The irony is that the more someone tries to be seen, the less powerful they often appear. We are living in an era where access has been democratised, but discernment has not. Social media has collapsed distance but not hierarchy. Everyone can enter the room digitally, yet not everyone understands the room.
This has created a new cultural tension. Spaces once defined by discretion are now flooded with performance. Institutions once built on patience are now pressured to move at the speed of attention. In response, the ultra-rich retreat further into privacy. Celebrities become more selective, and social climbers push harder, mistaking proximity for progress. The result is a cultural landscape that looks busy but feels oddly hollow, unless you know how to read it.

Status Split
Ultimately, the divide between these groups is not moral but structural: the ultra-rich think in decades; celebrities think in cycles; social climbers think in moments.
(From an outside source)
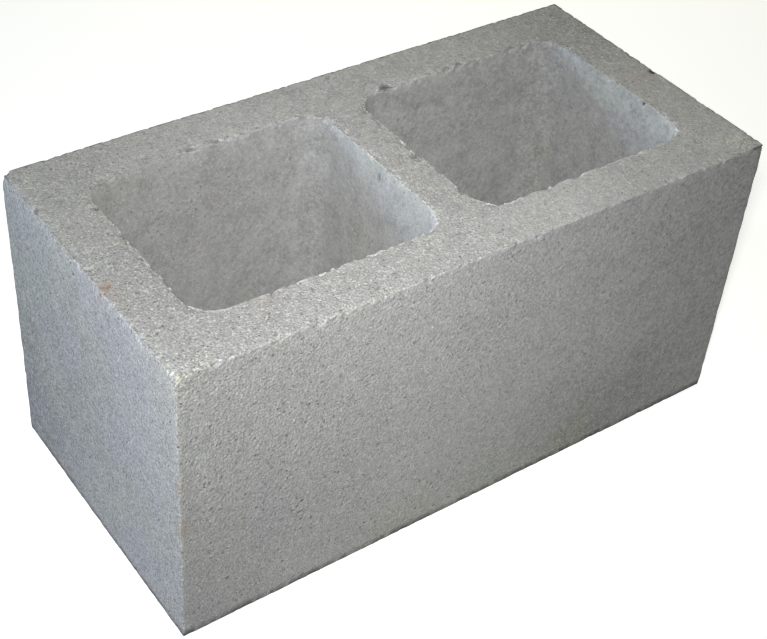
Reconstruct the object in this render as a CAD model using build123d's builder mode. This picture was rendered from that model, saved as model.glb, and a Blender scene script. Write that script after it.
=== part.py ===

Each behaviour is rational within its own logic. Problems arise only when one logic is mistaken for another, and when visibility is confused with influence, or motion with meaning.
The most compelling figures today – those who truly shape culture – tend to blur these categories carefully. They know when to be seen and when to disappear. They understand that society is not about constant access, but about intentional presence. In a world obsessed with being in the room, the real power still belongs to those who can choose which rooms matter – and that is the difference that changes everything.